__WHAT THE TASK REQUIRES__
Take all the material and copy it exactly.

** START INFORMATION SUPPLIED **

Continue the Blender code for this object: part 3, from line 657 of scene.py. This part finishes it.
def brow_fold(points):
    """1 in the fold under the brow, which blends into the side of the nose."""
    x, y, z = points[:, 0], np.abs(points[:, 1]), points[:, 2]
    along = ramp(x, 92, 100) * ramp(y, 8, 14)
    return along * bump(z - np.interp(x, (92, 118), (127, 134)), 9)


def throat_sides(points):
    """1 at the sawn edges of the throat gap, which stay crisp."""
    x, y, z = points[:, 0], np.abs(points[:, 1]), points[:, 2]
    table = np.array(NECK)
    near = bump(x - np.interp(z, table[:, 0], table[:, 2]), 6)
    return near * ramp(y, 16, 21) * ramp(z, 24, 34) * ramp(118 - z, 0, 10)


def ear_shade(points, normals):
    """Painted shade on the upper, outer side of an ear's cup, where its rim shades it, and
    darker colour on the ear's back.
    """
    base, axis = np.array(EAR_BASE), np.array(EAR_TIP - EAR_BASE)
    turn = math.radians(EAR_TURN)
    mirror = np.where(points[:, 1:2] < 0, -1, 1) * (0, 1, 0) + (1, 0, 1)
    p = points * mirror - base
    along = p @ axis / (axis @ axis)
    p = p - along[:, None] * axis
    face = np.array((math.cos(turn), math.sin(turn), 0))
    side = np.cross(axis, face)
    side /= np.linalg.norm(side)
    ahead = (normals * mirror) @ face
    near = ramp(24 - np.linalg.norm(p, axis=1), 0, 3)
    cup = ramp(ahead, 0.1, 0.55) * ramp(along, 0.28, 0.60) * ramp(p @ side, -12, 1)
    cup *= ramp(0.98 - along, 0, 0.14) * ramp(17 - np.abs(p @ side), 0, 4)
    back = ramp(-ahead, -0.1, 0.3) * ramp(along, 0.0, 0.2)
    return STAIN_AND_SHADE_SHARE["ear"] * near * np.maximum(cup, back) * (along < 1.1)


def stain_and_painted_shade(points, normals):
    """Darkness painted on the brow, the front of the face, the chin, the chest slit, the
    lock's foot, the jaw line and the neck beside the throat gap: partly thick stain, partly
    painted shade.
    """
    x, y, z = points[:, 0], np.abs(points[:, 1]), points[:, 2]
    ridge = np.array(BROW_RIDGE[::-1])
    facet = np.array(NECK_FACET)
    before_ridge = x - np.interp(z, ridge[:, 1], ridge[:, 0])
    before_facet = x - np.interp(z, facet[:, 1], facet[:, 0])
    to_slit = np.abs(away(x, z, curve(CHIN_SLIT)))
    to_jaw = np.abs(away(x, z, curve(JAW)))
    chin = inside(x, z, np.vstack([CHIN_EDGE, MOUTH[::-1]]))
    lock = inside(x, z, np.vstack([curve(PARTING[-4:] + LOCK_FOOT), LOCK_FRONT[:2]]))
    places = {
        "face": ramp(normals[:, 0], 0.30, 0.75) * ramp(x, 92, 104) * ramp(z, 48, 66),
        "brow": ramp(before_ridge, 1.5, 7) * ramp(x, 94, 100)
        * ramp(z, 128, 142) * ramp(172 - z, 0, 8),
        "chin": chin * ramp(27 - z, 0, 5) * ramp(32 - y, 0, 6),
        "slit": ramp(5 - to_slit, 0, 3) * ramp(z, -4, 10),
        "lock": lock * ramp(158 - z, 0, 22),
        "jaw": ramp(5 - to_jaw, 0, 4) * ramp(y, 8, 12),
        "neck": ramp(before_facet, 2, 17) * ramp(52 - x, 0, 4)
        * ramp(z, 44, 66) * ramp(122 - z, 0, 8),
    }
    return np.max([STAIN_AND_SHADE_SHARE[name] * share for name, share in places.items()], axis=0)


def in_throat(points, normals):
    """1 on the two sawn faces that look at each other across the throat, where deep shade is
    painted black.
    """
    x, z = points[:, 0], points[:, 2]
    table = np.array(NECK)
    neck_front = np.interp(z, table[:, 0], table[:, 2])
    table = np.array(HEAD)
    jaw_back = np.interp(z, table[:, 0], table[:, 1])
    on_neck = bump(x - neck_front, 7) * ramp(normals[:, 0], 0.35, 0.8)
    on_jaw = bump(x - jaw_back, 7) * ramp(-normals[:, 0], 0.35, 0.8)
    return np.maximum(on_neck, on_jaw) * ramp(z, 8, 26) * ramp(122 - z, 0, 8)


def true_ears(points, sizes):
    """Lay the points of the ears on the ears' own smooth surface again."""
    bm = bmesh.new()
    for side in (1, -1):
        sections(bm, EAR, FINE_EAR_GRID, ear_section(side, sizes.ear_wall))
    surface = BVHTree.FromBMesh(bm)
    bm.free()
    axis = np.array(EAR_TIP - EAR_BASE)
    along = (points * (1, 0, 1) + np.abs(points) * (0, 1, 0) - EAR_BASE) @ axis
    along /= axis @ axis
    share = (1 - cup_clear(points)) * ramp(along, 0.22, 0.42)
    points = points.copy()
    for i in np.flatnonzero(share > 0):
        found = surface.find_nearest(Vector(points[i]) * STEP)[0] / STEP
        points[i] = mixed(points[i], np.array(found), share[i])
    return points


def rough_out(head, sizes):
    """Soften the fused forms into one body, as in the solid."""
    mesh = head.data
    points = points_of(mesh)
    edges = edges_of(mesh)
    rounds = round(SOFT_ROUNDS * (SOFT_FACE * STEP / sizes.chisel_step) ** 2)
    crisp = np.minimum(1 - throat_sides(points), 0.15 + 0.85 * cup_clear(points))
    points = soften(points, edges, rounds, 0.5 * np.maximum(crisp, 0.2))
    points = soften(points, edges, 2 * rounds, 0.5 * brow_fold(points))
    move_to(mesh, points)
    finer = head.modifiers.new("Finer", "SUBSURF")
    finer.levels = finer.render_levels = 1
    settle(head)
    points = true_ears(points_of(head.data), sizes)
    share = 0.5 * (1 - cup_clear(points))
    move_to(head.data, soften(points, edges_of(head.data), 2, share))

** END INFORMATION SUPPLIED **

__TASK ANSWER__
Continue the Blender code for this object: part 3, from line 657 of scene.py. This part finishes it.
def brow_fold(points):
    """1 in the fold under the brow, which blends into the side of the nose."""
    x, y, z = points[:, 0], np.abs(points[:, 1]), points[:, 2]
    along = ramp(x, 92, 100) * ramp(y, 8, 14)
    return along * bump(z - np.interp(x, (92, 118), (127, 134)), 9)


def throat_sides(points):
    """1 at the sawn edges of the throat gap, which stay crisp."""
    x, y, z = points[:, 0], np.abs(points[:, 1]), points[:, 2]
    table = np.array(NECK)
    near = bump(x - np.interp(z, table[:, 0], table[:, 2]), 6)
    return near * ramp(y, 16, 21) * ramp(z, 24, 34) * ramp(118 - z, 0, 10)


def ear_shade(points, normals):
    """Painted shade on the upper, outer side of an ear's cup, where its rim shades it, and
    darker colour on the ear's back.
    """
    base, axis = np.array(EAR_BASE), np.array(EAR_TIP - EAR_BASE)
    turn = math.radians(EAR_TURN)
    mirror = np.where(points[:, 1:2] < 0, -1, 1) * (0, 1, 0) + (1, 0, 1)
    p = points * mirror - base
    along = p @ axis / (axis @ axis)
    p = p - along[:, None] * axis
    face = np.array((math.cos(turn), math.sin(turn), 0))
    side = np.cross(axis, face)
    side /= np.linalg.norm(side)
    ahead = (normals * mirror) @ face
    near = ramp(24 - np.linalg.norm(p, axis=1), 0, 3)
    cup = ramp(ahead, 0.1, 0.55) * ramp(along, 0.28, 0.60) * ramp(p @ side, -12, 1)
    cup *= ramp(0.98 - along, 0, 0.14) * ramp(17 - np.abs(p @ side), 0, 4)
    back = ramp(-ahead, -0.1, 0.3) * ramp(along, 0.0, 0.2)
    return STAIN_AND_SHADE_SHARE["ear"] * near * np.maximum(cup, back) * (along < 1.1)


def stain_and_painted_shade(points, normals):
    """Darkness painted on the brow, the front of the face, the chin, the chest slit, the
    lock's foot, the jaw line and the neck beside the throat gap: partly thick stain, partly
    painted shade.
    """
    x, y, z = points[:, 0], np.abs(points[:, 1]), points[:, 2]
    ridge = np.array(BROW_RIDGE[::-1])
    facet = np.array(NECK_FACET)
    before_ridge = x - np.interp(z, ridge[:, 1], ridge[:, 0])
    before_facet = x - np.interp(z, facet[:, 1], facet[:, 0])
    to_slit = np.abs(away(x, z, curve(CHIN_SLIT)))
    to_jaw = np.abs(away(x, z, curve(JAW)))
    chin = inside(x, z, np.vstack([CHIN_EDGE, MOUTH[::-1]]))
    lock = inside(x, z, np.vstack([curve(PARTING[-4:] + LOCK_FOOT), LOCK_FRONT[:2]]))
    places = {
        "face": ramp(normals[:, 0], 0.30, 0.75) * ramp(x, 92, 104) * ramp(z, 48, 66),
        "brow": ramp(before_ridge, 1.5, 7) * ramp(x, 94, 100)
        * ramp(z, 128, 142) * ramp(172 - z, 0, 8),
        "chin": chin * ramp(27 - z, 0, 5) * ramp(32 - y, 0, 6),
        "slit": ramp(5 - to_slit, 0, 3) * ramp(z, -4, 10),
        "lock": lock * ramp(158 - z, 0, 22),
        "jaw": ramp(5 - to_jaw, 0, 4) * ramp(y, 8, 12),
        "neck": ramp(before_facet, 2, 17) * ramp(52 - x, 0, 4)
        * ramp(z, 44, 66) * ramp(122 - z, 0, 8),
    }
    return np.max([STAIN_AND_SHADE_SHARE[name] * share for name, share in places.items()], axis=0)


def in_throat(points, normals):
    """1 on the two sawn faces that look at each other across the throat, where deep shade is
    painted black.
    """
    x, z = points[:, 0], points[:, 2]
    table = np.array(NECK)
    neck_front = np.interp(z, table[:, 0], table[:, 2])
    table = np.array(HEAD)
    jaw_back = np.interp(z, table[:, 0], table[:, 1])
    on_neck = bump(x - neck_front, 7) * ramp(normals[:, 0], 0.35, 0.8)
    on_jaw = bump(x - jaw_back, 7) * ramp(-normals[:, 0], 0.35, 0.8)
    return np.maximum(on_neck, on_jaw) * ramp(z, 8, 26) * ramp(122 - z, 0, 8)


def true_ears(points, sizes):
    """Lay the points of the ears on the ears' own smooth surface again."""
    bm = bmesh.new()
    for side in (1, -1):
        sections(bm, EAR, FINE_EAR_GRID, ear_section(side, sizes.ear_wall))
    surface = BVHTree.FromBMesh(bm)
    bm.free()
    axis = np.array(EAR_TIP - EAR_BASE)
    along = (points * (1, 0, 1) + np.abs(points) * (0, 1, 0) - EAR_BASE) @ axis
    along /= axis @ axis
    share = (1 - cup_clear(points)) * ramp(along, 0.22, 0.42)
    points = points.copy()
    for i in np.flatnonzero(share > 0):
        found = surface.find_nearest(Vector(points[i]) * STEP)[0] / STEP
        points[i] = mixed(points[i], np.array(found), share[i])
    return points


def rough_out(head, sizes):
    """Soften the fused forms into one body, as in the solid."""
    mesh = head.data
    points = points_of(mesh)
    edges = edges_of(mesh)
    rounds = round(SOFT_ROUNDS * (SOFT_FACE * STEP / sizes.chisel_step) ** 2)
    crisp = np.minimum(1 - throat_sides(points), 0.15 + 0.85 * cup_clear(points))
    points = soften(points, edges, rounds, 0.5 * np.maximum(crisp, 0.2))
    points = soften(points, edges, 2 * rounds, 0.5 * brow_fold(points))
    move_to(mesh, points)
    finer = head.modifiers.new("Finer", "SUBSURF")
    finer.levels = finer.render_levels = 1
    settle(head)
    points = true_ears(points_of(head.data), sizes)
    share = 0.5 * (1 - cup_clear(points))
    move_to(head.data, soften(points, edges_of(head.data), 2, share))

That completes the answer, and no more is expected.